Reheating Instructions
Reheat refrigerated burgers in a 350°F (175°C) oven, covered with foil, for 12‑15 minutes until the interior reaches 165°F (74°C). For frozen patties, add 5‑7 minutes to the time. A quick skillet finish (medium heat, 1‑2 minutes per side) restores the crust. Add a splash of broth or a dab of butter if the burgers seem dry.

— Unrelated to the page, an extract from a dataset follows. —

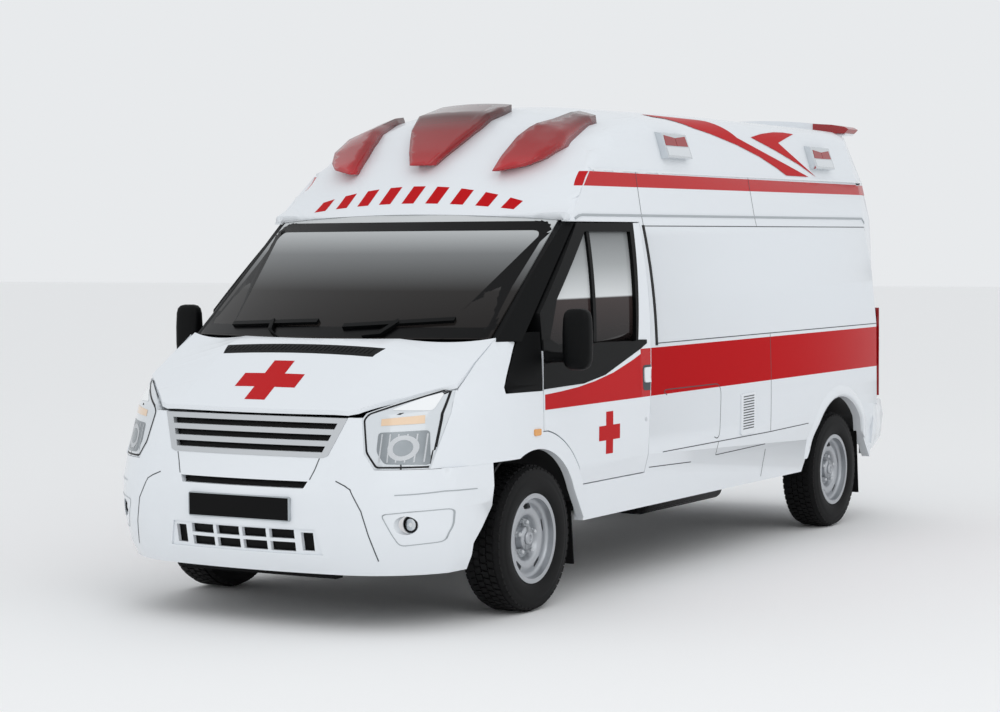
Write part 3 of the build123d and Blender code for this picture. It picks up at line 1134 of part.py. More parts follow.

Frequently Asked Questions
These Heavenly Caramelized Onion & Swiss Stuffed Burgers bring together sweet, savory, and buttery notes in a single, unforgettable bite—perfect for a relaxed brunch or a special weekend treat. By following the detailed steps, using fresh ingredients, and applying the tips provided, you’ll achieve a restaurant‑quality result every time. Feel free to experiment with cheeses, herbs, or toppings to make the recipe truly yours. Enjoy the melt‑in‑your‑mouth goodness and share the delight with friends and family!